Southwest Airlines (LUV) suffered a double whammy this week when a rating downgrade by Goldman Sachs deepened the setback caused by widespread flight cancellations and delays. The stock plunged more than 5% Wednesday morning after the brokerage firm slashed its rating on the company to sell from neutral and lowered the price target to $54 from $66.
The primary reason for the downgrade is the delay in commencing the much-awaited Hawaii service, which according to the analyst might force the company to sell tickets at lower fares due to a reduction in the number of selling days. It is estimated that the new service to the islands, which was launched earlier this month, is unlikely to generate profit in the near future, though the long-term outlook is positive.
The reason for the downgrade is the delay in commencing the Hawaii service, which might force the company to sell tickets on lower fares
Considering the headwinds facing the company due to flight disruptions and faltering ticket sales, the bank also revised down its earnings forecasts for fiscal 2019 to $4.45 per share from the earlier guidance of $4.70 per share. Meanwhile, the positive outlook on the stock’s long-term performance has come as a relief to investors. The analyst is particularly concerned about the pressure on the airline’s margins and its potential impact on market value.
Earlier, Southwest in a statement said the ongoing slump in flight bookings, caused mainly by the travel crisis triggered by the government shutdown, will have a negative impact of up to $60 million on its first-quarter revenues. The estimate is much higher than the $10-$15-million impact the management had predicted earlier. The company also lowered its revenue growth guidance for the March quarter to 3-4% from the previous projection of 4-5%.
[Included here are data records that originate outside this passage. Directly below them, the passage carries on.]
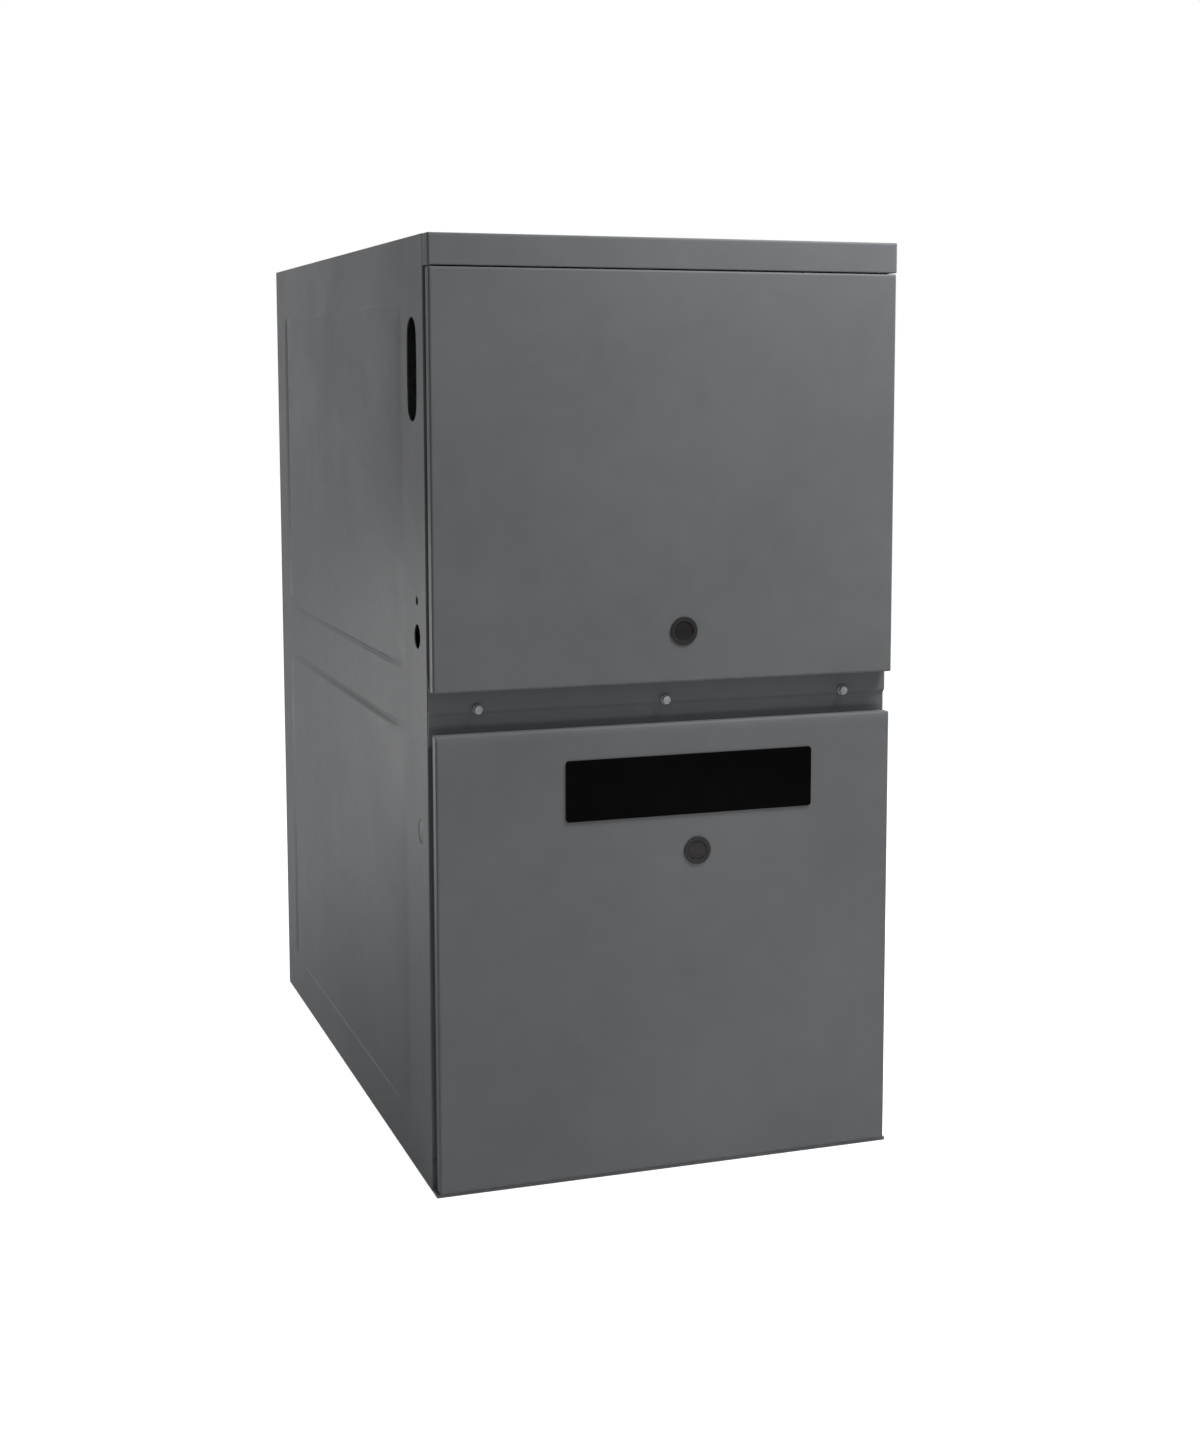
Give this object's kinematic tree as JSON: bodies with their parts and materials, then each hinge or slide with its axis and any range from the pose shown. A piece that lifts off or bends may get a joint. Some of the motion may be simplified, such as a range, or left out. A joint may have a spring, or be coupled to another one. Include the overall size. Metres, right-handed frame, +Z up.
{
  "type": "forced air gas furnace",
  "caption": "Upright sheet metal gas furnace: lift-off doors, blower with scroll below, burners and serpentine tube heat exchanger above.",
  "frame": {"origin": "centre of the bounding box's bottom face, on the floor under the casing", "axes": "+X to the right seen from the front, +Y from the doors to the back, +Z up"},
  "size_m": [0.4486, 0.7372, 0.856],
  "materials": {
    "casing_paint": "satin",
    "galvanised": "satin",
    "aluminised": "matte",
    "dark_steel": "satin",
    "black_pipe": "satin",
    "zinc": "satin",
    "cast_aluminium": "matte",
    "black_plastic": "matte",
    "red_plastic": "gloss",
    "ceramic": "matte",
    "board_green": "satin",
    "black_rubber": "matte",
    "foil": "gloss",
    "dark_glass": "gloss"
  },
  "bodies": {
    "casing": {"left_side_panel": "casing_paint", "right_side_panel": "casing_paint", "rear_panel": "casing_paint", "top_frame": "galvanised", "base_frame": "galvanised", "base_rail": "casing_paint", "top_rail": "casing_paint", "door_channel": "casing_paint", "channel_screw_1": "zinc", "channel_screw_2": "zinc", "channel_screw_3": "zinc", "vestibule_panel": "galvanised", "heat_exchanger_tube_1": "aluminised", "heat_exchanger_tube_2": "aluminised", "heat_exchanger_tube_3": "aluminised", "heat_exchanger_tube_4": "aluminised", "burner_1": "aluminised", "burner_2": "aluminised", "burner_3": "aluminised", "burner_4": "aluminised", "burner_box": "galvanised", "gas_manifold": "black_pipe", "gas_valve": "cast_aluminium", "igniter": "ceramic", "flame_sensor": "ceramic", "rollout_switch_left": "black_plastic", "rollout_switch_right": "black_plastic", "limit_switch": "zinc", "pressure_switch": "black_plastic", "pressure_hose": "black_rubber", "collector_box": "aluminised", "inducer_housing": "dark_steel", "inducer_motor": "dark_steel", "vent_collar": "galvanised", "blower_housing": "galvanised", "blower_motor": "dark_steel", "motor_mount": "galvanised", "capacitor": "zinc", "blower_deck": "galvanised", "control_bracket": "galvanised", "control_board": "board_green", "transformer": "dark_steel", "door_switch": "black_plastic", "junction_box": "galvanised"},
    "upper_door": {"upper_door": "casing_paint", "upper_door_gasket": "black_rubber", "upper_door_liner": "foil", "upper_port_bezel": "black_plastic", "upper_port_glass": "dark_glass"},
    "lower_door": {"lower_door": "casing_paint", "lower_door_gasket": "black_rubber", "lower_port_bezel": "black_plastic", "lower_port_glass": "dark_glass", "name_plate": "black_plastic"},
    "blower_wheel": {"blower_wheel": "galvanised"},
    "inducer_wheel": {"inducer_wheel": "aluminised"},
    "gas_valve_knob": {"gas_valve_knob": "red_plastic"},
    "rollout_button_left": {"rollout_button_left": "red_plastic"},
    "rollout_button_right": {"rollout_button_right": "red_plastic"},
    "door_switch_plunger": {"door_switch_plunger": "ceramic"}
  },
  "joints": [
    {"name": "upper_door_pull", "type": "slide", "parent": "casing", "child": "upper_door", "axis": [0, -1, 0], "range_m": [0, 0.3]},
    {"name": "lower_door_pull", "type": "slide", "parent": "casing", "child": "lower_door", "axis": [0, -1, 0], "range_m": [0, 0.3]},
    {"name": "blower_wheel_spin", "type": "hinge", "parent": "casing", "child": "blower_wheel", "pos_m": [0, 0.0596, 0.216], "axis": [1, 0, 0], "continuous": true},
    {"name": "inducer_wheel_spin", "type": "hinge", "parent": "casing", "child": "inducer_wheel", "pos_m": [0.036, -0.226, 0.7385], "axis": [0, 1, 0], "continuous": true},
    {"name": "gas_valve_knob_turn", "type": "hinge", "parent": "casing", "child": "gas_valve_knob", "pos_m": [-0.186, -0.3409, 0.6325], "axis": [0, 1, 0], "range_deg": [0, 90]},
    {"name": "rollout_button_left_press", "type": "slide", "parent": "casing", "child": "rollout_button_left", "axis": [1, 0, 0], "range_m": [0, 0.0015], "stiffness_N_per_m": 600},
    {"name": "rollout_button_right_press", "type": "slide", "parent": "casing", "child": "rollout_button_right", "axis": [-1, 0, 0], "range_m": [0, 0.0015], "stiffness_N_per_m": 600},
    {"name": "door_switch_plunger_press", "type": "slide", "parent": "casing", "child": "door_switch_plunger", "axis": [0, 1, 0], "range_m": [0, 0.004], "stiffness_N_per_m": 400}
  ]
}
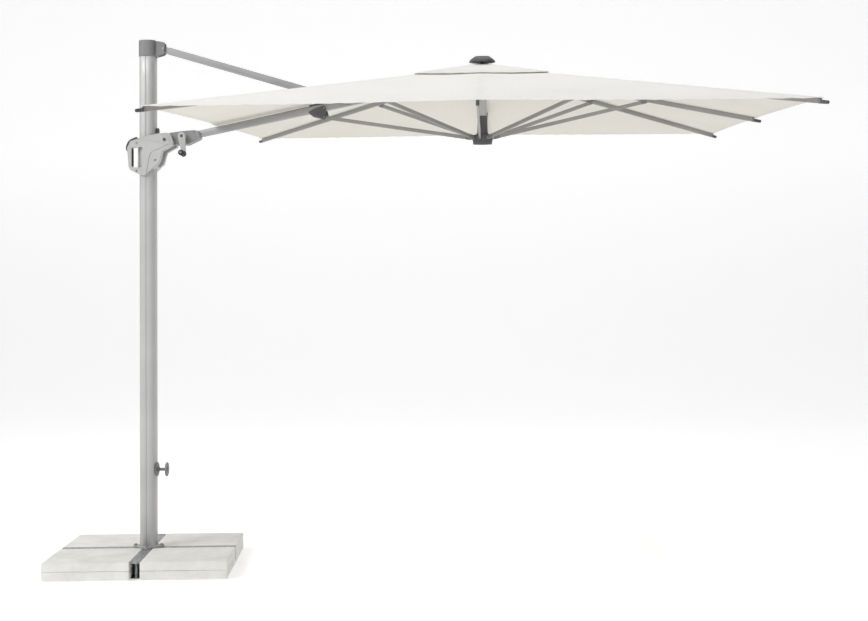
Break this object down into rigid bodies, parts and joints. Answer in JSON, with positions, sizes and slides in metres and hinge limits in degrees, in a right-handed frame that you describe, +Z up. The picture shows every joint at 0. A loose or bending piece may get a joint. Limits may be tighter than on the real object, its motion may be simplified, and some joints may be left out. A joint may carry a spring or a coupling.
{
  "type": "cantilever parasol",
  "caption": "Square cantilever parasol on a side mast: a hand slider with a crank carries the arm, a top strut guides it, and the canopy folds down beside the mast.",
  "frame": {"origin": "on the ground under the mast axis, at the underside of the base cross", "axes": "+Z up the mast, +X from the mast towards the canopy, +Y away from the crank side"},
  "size_m": [3.8694, 2.9965, 2.8835],
  "materials": {
    "anodised_mast": "satin anodised",
    "anodised_arm": "satin anodised, darker grey",
    "cast_grey": "fine-textured powder coat",
    "mid_grey": "fine-textured powder coat",
    "moulded_dark": "matt moulded",
    "grip_black": "matt rubber",
    "steel": "plated",
    "galvanised": "galvanised",
    "slab": "cast concrete paving",
    "cloth": "woven polyester",
    "stay_grey": "satin anodised"
  },
  "bodies": {
    "base": {"base_cross": "galvanised", "slab_1": "slab", "slab_2": "slab", "slab_3": "slab", "slab_4": "slab", "slab_5": "slab", "slab_6": "slab", "slab_7": "slab", "slab_8": "slab", "foot_flange": "cast_grey", "foot_bolt_1": "steel", "foot_bolt_2": "steel", "foot_bolt_3": "steel", "foot_bolt_4": "steel"},
    "mast": {"mast_tube": "anodised_mast", "mast_head": "mid_grey", "head_pin": "steel", "mast_stop": "moulded_dark", "knob_plate": "mid_grey"},
    "knob": {"lock_knob": "mid_grey"},
    "slider": {"slider_shell_near": "cast_grey", "slider_shell_far": "cast_grey", "slider_grip": "grip_black", "slider_pin": "steel"},
    "lever": {"release_lever": "moulded_dark"},
    "arm": {"crank_housing": "mid_grey", "arm_tube": "anodised_arm", "arm_end": "mid_grey", "arm_keeper": "moulded_dark"},
    "crank": {"crank_arm": "cast_grey"},
    "crank_handle": {"crank_grip": "grip_black"},
    "strut": {"top_strut": "anodised_arm", "strut_fork": "mid_grey"},
    "yoke": {"head_yoke": "cast_grey", "yoke_pin": "steel"},
    "crown": {"crown_hub": "cast_grey", "centre_pole": "anodised_mast", "vent_cap": "moulded_dark", "vent_flap": "cloth", "canopy": "cloth"},
    "runner": {"runner_hub": "moulded_dark"},
    "rib_body_1": {"rib_1": "stay_grey"},
    "rib_body_2": {"rib_2": "stay_grey"},
    "rib_body_3": {"rib_3": "stay_grey"},
    "rib_body_4": {"rib_4": "stay_grey"},
    "rib_body_5": {"rib_5": "stay_grey", "rib_bracket": "moulded_dark"},
    "rib_body_6": {"rib_6": "stay_grey"},
    "rib_body_7": {"rib_7": "stay_grey"},
    "rib_body_8": {"rib_8": "stay_grey"},
    "stay_body_1": {"stay_1": "stay_grey"},
    "stay_body_2": {"stay_2": "stay_grey"},
    "stay_body_3": {"stay_3": "stay_grey"},
    "stay_body_4": {"stay_4": "stay_grey"},
    "stay_body_5": {"stay_5": "stay_grey"},
    "stay_body_6": {"stay_6": "stay_grey"},
    "stay_body_7": {"stay_7": "stay_grey"},
    "stay_body_8": {"stay_8": "stay_grey"}
  },
  "joints": [
    {"name": "mast_swivel", "type": "hinge", "parent": "base", "child": "mast", "pos_m": [0, 0, 0.3], "axis": [0, 0, 1], "continuous": true},
    {"name": "lock_knob_turn", "type": "hinge", "parent": "mast", "child": "knob", "pos_m": [0.1, 0, 0.523], "axis": [1, 0, 0], "range_deg": [0, 720]},
    {"name": "slider_travel", "type": "slide", "parent": "mast", "child": "slider", "axis": [0, 0, 1], "range_m": [-1.45, 0], "deforming": ["canopy", "vent_flap"]},
    {"name": "release_lever_squeeze", "type": "hinge", "parent": "slider", "child": "lever", "pos_m": [-0.0555, -0.045, 2.34], "axis": [0, -1, 0], "range_deg": [0, 5], "stiffness_Nm_per_rad": 3, "springref_deg": -5.73},
    {"name": "arm_raise", "type": "hinge", "parent": "slider", "child": "arm", "pos_m": [0.105, 0, 2.331], "axis": [0, -1, 0], "range_deg": [0, 58.15]},
    {"name": "crank_turn", "type": "hinge", "parent": "arm", "child": "crank", "pos_m": [0.203, -0.05, 2.348], "axis": [0, -1, 0], "range_deg": [0, 3601]},
    {"name": "crank_grip_spin", "type": "hinge", "parent": "crank", "child": "crank_handle", "pos_m": [0.216, -0.11, 2.248], "axis": [0, 1, 0], "continuous": true},
    {"name": "strut_swing", "type": "hinge", "parent": "mast", "child": "strut", "pos_m": [0.088, 0, 2.8365], "axis": [0, 1, 0], "range_deg": [0, 52.67]},
    {"name": "canopy_level", "type": "hinge", "parent": "arm", "child": "yoke", "pos_m": [1.773, 0, 2.662], "axis": [0, 1, 0], "range_deg": [0, 58.15]},
    {"name": "canopy_side_tilt", "type": "hinge", "parent": "yoke", "child": "crown", "pos_m": [1.793, 0, 2.662], "axis": [1, 0, 0], "range_deg": [-5.25, 0]},
    {"name": "runner_slide", "type": "slide", "parent": "crown", "child": "runner", "axis": [0, -0.0915, 0.9958], "range_m": [-1.372, 0]},
    {"name": "rib_1_fold", "type": "hinge", "parent": "crown", "child": "rib_body_1", "pos_m": [1.905, -0.00238, 2.68789], "axis": [0, 0.9958, 0.0915], "range_deg": [0, 73.52]},
    {"name": "rib_2_fold", "type": "hinge", "parent": "crown", "child": "rib_body_2", "pos_m": [1.88684, 0.04128, 2.6919], "axis": [-0.7071, 0.7041, 0.0647], "range_deg": [0, 76.6]},
    {"name": "rib_3_fold", "type": "hinge", "parent": "crown", "child": "rib_body_3", "pos_m": [1.843, 0.05936, 2.69356], "axis": [-1, 0, 0], "range_deg": [0, 73.52]},
    {"name": "rib_4_fold", "type": "hinge", "parent": "crown", "child": "rib_body_4", "pos_m": [1.79916, 0.04128, 2.6919], "axis": [-0.7071, -0.7041, -0.0647], "range_deg": [0, 76.6]},
    {"name": "rib_5_fold", "type": "hinge", "parent": "crown", "child": "rib_body_5", "pos_m": [1.751, 0.04298, 2.68603], "axis": [0, -0.9958, -0.0915], "range_deg": [0, 72.33]},
    {"name": "rib_6_fold", "type": "hinge", "parent": "crown", "child": "rib_body_6", "pos_m": [1.79916, -0.04604, 2.68388], "axis": [0.7071, -0.7041, -0.0647], "range_deg": [0, 76.6]},
    {"name": "rib_7_fold", "type": "hinge", "parent": "crown", "child": "rib_body_7", "pos_m": [1.843, -0.06412, 2.68222], "axis": [1, 0, 0], "range_deg": [0, 73.52]},
    {"name": "rib_8_fold", "type": "hinge", "parent": "crown", "child": "rib_body_8", "pos_m": [1.88684, -0.04604, 2.68388], "axis": [0.7071, 0.7041, 0.0647], "range_deg": [0, 76.6]},
    {"name": "stay_1_fold", "type": "hinge", "parent": "runner", "child": "stay_body_1", "pos_m": [1.89, 0.01644, 2.33011], "axis": [0, -0.9958, -0.0915], "range_deg": [0, 71.22]},
    {"name": "stay_2_fold", "type": "hinge", "parent": "runner", "child": "stay_body_2", "pos_m": [1.88613, 0.05362, 2.33353], "axis": [0.7071, -0.7041, -0.0647], "range_deg": [0, 68.52]},
    {"name": "stay_3_fold", "type": "hinge", "parent": "runner", "child": "stay_body_3", "pos_m": [1.857, 0.07718, 2.33569], "axis": [1, 0, 0], "range_deg": [0, 71.22]},
    {"name": "stay_4_fold", "type": "hinge", "parent": "runner", "child": "stay_body_4", "pos_m": [1.81967, 0.07333, 2.33534], "axis": [0.7071, 0.7041, 0.0647], "range_deg": [0, 68.52]},
    {"name": "stay_5_fold", "type": "hinge", "parent": "runner", "child": "stay_body_5", "pos_m": [1.796, 0.05677, 2.33382], "axis": [0, 0.9958, 0.0915], "range_deg": [0, 75.93]},
    {"name": "stay_6_fold", "type": "hinge", "parent": "runner", "child": "stay_body_6", "pos_m": [1.79987, 0.00714, 2.32926], "axis": [-0.7071, 0.7041, 0.0647], "range_deg": [0, 68.52]},
    {"name": "stay_7_fold", "type": "hinge", "parent": "runner", "child": "stay_body_7", "pos_m": [1.829, -0.01642, 2.32709], "axis": [-1, 0, 0], "range_deg": [0, 71.22]},
    {"name": "stay_8_fold", "type": "hinge", "parent": "runner", "child": "stay_body_8", "pos_m": [1.86634, -0.01257, 2.32745], "axis": [-0.7071, -0.7041, -0.0647], "range_deg": [0, 68.52]}
  ],
  "couplings": [
    {"joint": "arm_raise", "follows": "slider_travel", "rad_per_m": -0.6939},
    {"joint": "crank_turn", "follows": "slider_travel", "rad_per_m": -43.332},
    {"joint": "strut_swing", "follows": "slider_travel", "rad_per_m": -0.62794},
    {"joint": "canopy_level", "follows": "slider_travel", "rad_per_m": -0.6939},
    {"joint": "runner_slide", "follows": "slider_travel", "ratio": 0.94483},
    {"joint": "rib_1_fold", "follows": "slider_travel", "rad_per_m": -0.87896},
    {"joint": "rib_2_fold", "follows": "slider_travel", "rad_per_m": -0.916},
    {"joint": "rib_3_fold", "follows": "slider_travel", "rad_per_m": -0.87896},
    {"joint": "rib_4_fold", "follows": "slider_travel", "rad_per_m": -0.916},
    {"joint": "rib_5_fold", "follows": "slider_travel", "rad_per_m": -0.86462},
    {"joint": "rib_6_fold", "follows": "slider_travel", "rad_per_m": -0.916},
    {"joint": "rib_7_fold", "follows": "slider_travel", "rad_per_m": -0.87896},
    {"joint": "rib_8_fold", "follows": "slider_travel", "rad_per_m": -0.916},
    {"joint": "stay_1_fold", "follows": "slider_travel", "rad_per_m": -0.85121},
    {"joint": "stay_2_fold", "follows": "slider_travel", "rad_per_m": -0.81872},
    {"joint": "stay_3_fold", "follows": "slider_travel", "rad_per_m": -0.85121},
    {"joint": "stay_4_fold", "follows": "slider_travel", "rad_per_m": -0.81872},
    {"joint": "stay_5_fold", "follows": "slider_travel", "rad_per_m": -0.90792},
    {"joint": "stay_6_fold", "follows": "slider_travel", "rad_per_m": -0.81872},
    {"joint": "stay_7_fold", "follows": "slider_travel", "rad_per_m": -0.85121},
    {"joint": "stay_8_fold", "follows": "slider_travel", "rad_per_m": -0.81872}
  ]
}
The announcement came on the heels of Southwest tendering an apology to customers after it was forced to cancel hundreds of flights in the recent weeks due to issues related to aircraft maintenance. The company’s operations head blamed it on the mechanics union, which according to him is notorious for causing disruptions.
Though Southwest shares made steady gains in the first half of last year and hovered near its peak, the rally was short-lived and the stock retreated. After maintaining the downtrend since then, the stock regained momentum this year and has gained about 15% so far.